By: Mary Steurer (ND Monitor)
A North Dakota man was charged Monday with threatening at least one federal official in an email that references the Saturday shooting that killed one Minnesota lawmaker.
About 5 p.m. Sunday, the U.S. Attorney’s Office for the District of North Dakota received a threatening email from St. Thomas resident Charles Dalzell, according to a complaint filed Tuesday in federal court by Federal Bureau of Investigation Special Agent Christopher Potts.
In the email — addressed to a U.S. Attorney’s Office employee whom court records identify as “J.P.” — Dalzell claims he was being ignored by federal and state officials, law enforcement and a judge.
“I don’t want this situation to end up like Minnesota over the weekend,” Dalzell wrote, the complaint says.
Vance Boelter faces federal murder charges for the shooting death of Minnesota state Rep. Melissa Hortman and her husband, Mark, on Saturday. He also is accused of shooting state Sen. John Hoffman and his wife, Yvette, who survived.
The complaint against Dalzell does not identify by name any of the individuals Dalzell allegedly threatened and criticized.
Dalzell, born in 1979, has been charged with making interstate threats to injure another person and threatening to assault, kidnap or murder a United States Official.
Dalzell claimed he had been denied money he was awarded in court, and that law enforcement were “attempting to silence him” to conceal corruption by public officials, according to the complaint. Records don’t indicate what court case, if any, Dalzell may have been referring to.

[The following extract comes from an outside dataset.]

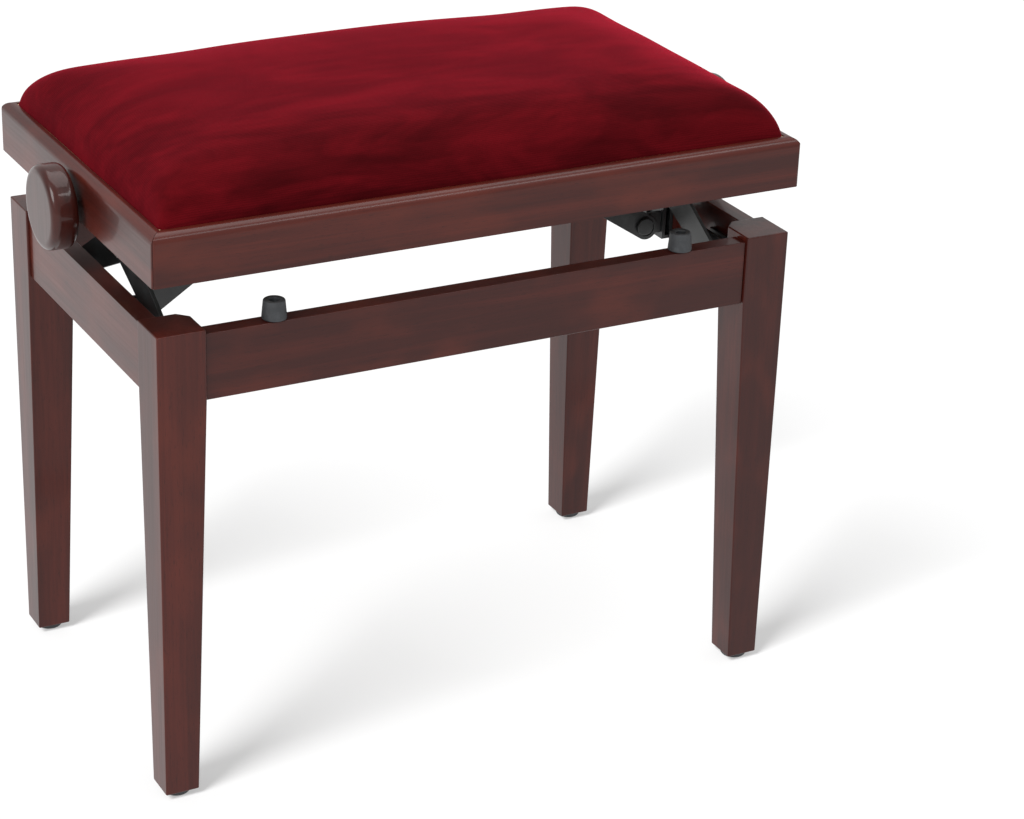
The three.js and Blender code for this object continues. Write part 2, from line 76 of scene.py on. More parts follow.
# ---- Node helpers ---------------------------------------------------------------------------

WAVE_SCALE = math.pi / 10  # the wave texture's scale for one band to the metre


class Material:
    """A node material with a Principled shader, and short calls for the nodes that it uses."""

    def __init__(self, name, roughness, **settings):
        self.material = bpy.data.materials.new(name)
        self.material.use_nodes = True
        self.tree = self.material.node_tree
        self.shader = self.tree.nodes["Principled BSDF"]
        self.shader.inputs["Roughness"].default_value = roughness
        for socket, value in settings.items():
            self.shader.inputs[socket.replace("_", " ")].default_value = value

    def node(self, kind, **settings):
        made = self.tree.nodes.new(kind)
        for name, value in settings.items():
            setattr(made, name, value)
        return made

    def link(self, output, target):
        self.tree.links.new(output, target)

    def place(self, scale=(1, 1, 1), kind="Object"):
        """The surface's own coordinates, in metres, times a scale along each axis."""
        mapping = self.node("ShaderNodeMapping")
        mapping.inputs["Scale"].default_value = scale
        self.link(self.node("ShaderNodeTexCoord").outputs[kind], mapping.inputs["Vector"])
        return mapping.outputs["Vector"]

    def noise(self, scale=1.0, detail=3.0, roughness=0.5, distortion=0.0, stretch=(1, 1, 1)):
        """Solid noise; the scale counts its lumps per metre, and stretch does so along each axis."""
        made = self.node("ShaderNodeTexNoise")
        made.inputs["Scale"].default_value = scale
        made.inputs["Detail"].default_value = detail
        made.inputs["Roughness"].default_value = roughness
        made.inputs["Distortion"].default_value = distortion
        self.link(self.place(stretch), made.inputs["Vector"])
        return made.outputs["Fac"]

    def waves(self, vector, per_metre, direction, profile):
        """Parallel bands, so many to the metre."""
        made = self.node(
            "ShaderNodeTexWave", wave_type="BANDS", bands_direction=direction, wave_profile=profile,
        )
        made.inputs["Scale"].default_value = per_metre * WAVE_SCALE
        self.link(vector, made.inputs["Vector"])
        return made.outputs["Fac"]

    def spread(self, value, low, high, to_low=0.0, to_high=1.0):
        """A value between low and high, eased into the range from to_low to to_high."""
        made = self.node("ShaderNodeMapRange", interpolation_type="SMOOTHSTEP")
        limits = {"From Min": low, "From Max": high, "To Min": to_low, "To Max": to_high}
        for socket, number in limits.items():
            made.inputs[socket].default_value = number
        self.link(value, made.inputs["Value"])
        return made.outputs["Result"]

    def add(self, first, second):
        made = self.node("ShaderNodeMath", operation="ADD")
        self.link(first, made.inputs[0])
        self.link(second, made.inputs[1])
        return made.outputs["Value"]

    def mix(self, factor, low, high):
        """Two colours mixed by a factor; each may be a colour or another node's output."""
        made = self.node("ShaderNodeMix", data_type="RGBA")
        sockets = [socket for socket in made.inputs if socket.type == "RGBA"]
        self.link(factor, made.inputs["Factor"])
        for socket, value in zip(sockets, (low, high)):
            if isinstance(value, tuple):
                socket.default_value = (*value, 1.0)
            else:
                self.link(value, socket)
        return next(socket for socket in made.outputs if socket.type == "RGBA")

    def bump(self, height, strength, distance, below=None):
        made = self.node("ShaderNodeBump")
        made.inputs["Strength"].default_value = strength
        made.inputs["Distance"].default_value = distance
        self.link(height, made.inputs["Height"])
        if below is not None:
            self.link(below, made.inputs["Normal"])
        return made.outputs["Normal"]

    def finish(self, color, roughness=None, normal=None):
        self.link(color, self.shader.inputs["Base Color"])
        if roughness is not None:
            self.link(roughness, self.shader.inputs["Roughness"])
        if normal is not None:
            self.link(normal, self.shader.inputs["Normal"])
        return self.material


# ---- Materials ------------------------------------------------------------------------------


def lacquered_wood(name, axis, gloss=0.24, depth=1.0):
    """Close-grained hardwood stained mahogany under gloss lacquer, its grain along one axis."""
    made = Material(
        name, 0.3, Coat_Weight=gloss, Coat_Roughness=0.05, Coat_IOR=1.45, Specular_IOR_Level=0.2,
    )

    def shade(*color):
        return tuple(channel * depth for channel in color)

    def along(lengthwise, across):
        return [lengthwise if i == axis else across for i in range(3)]

    dark, light = shade(0.038, 0.0062, 0.0042), shade(0.074, 0.0115, 0.0070)
    streak, pore = shade(0.024, 0.0042, 0.0034), shade(0.014, 0.0030, 0.0026)
    glow = shade(0.110, 0.0175, 0.0086)
    figure = made.noise(detail=4, roughness=0.6, distortion=0.7, stretch=along(1.6, 34))
    streaks = made.noise(detail=3, roughness=0.65, stretch=along(9, 420))
    cloud = made.noise(detail=2, roughness=0.5, stretch=along(14, 26))
    flecks = made.noise(detail=1, stretch=along(150, 1300))
    ripple = made.noise(scale=170, detail=1)
    stain = made.mix(made.spread(figure, 0.36, 0.66), dark, light)
    stain = made.mix(made.spread(streaks, 0.38, 0.72, 0.0, 0.36), stain, streak)
    stain = made.mix(made.spread(cloud, 0.45, 0.75, 0.0, 0.45), stain, glow)
    stain = made.mix(made.spread(flecks, 0.62, 0.74, 0.0, 0.4), stain, pore)
    roughness = made.spread(streaks, 0.3, 0.7, 0.28, 0.34)
    surface = made.bump(flecks, 0.06, 0.08 * MM)
    surface = made.bump(ripple, 0.10, 0.25 * MM, surface)
    made.link(surface, made.shader.inputs["Coat Normal"])
    return made.finish(stain, roughness, surface)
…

“When law makers make laws and the state doesn’t follow the laws they created it would probably piss some people off right,” Dalzell said in the email, the complaint states.
The filing also alleges Dalzell sent another email to the U.S. Attorney’s Office on Monday disparaging North Dakota elected officials, including the governor.
The complaint states that Dalzell initially contacted the U.S. Attorney’s Office in February 2024 raising concerns about an attorney he hired to assist him with a property issue. Dalzell indicated in the 2024 email he was considering violence against the individual, according to court filings.
FBI agents told him that his emails were “borderline threatening” and that it is against the law to threaten people over the internet, the complaint says. Dalzell told them he did not threaten anyone, that he does not have access to firearms and “if he wanted to go shoot a place up he would not advertise it,” the filing states.
Dalzell used the pseudonym Chuck Miller in his initial communications with the U.S. Attorney’s Office, according to court filings.
The federal court docket for the criminal case does not list an attorney for Dalzell.
Court filings state Dalzell was arrested Monday in St. Thomas in northeastern North Dakota.
He is scheduled to appear in federal court in Fargo on Wednesday afternoon.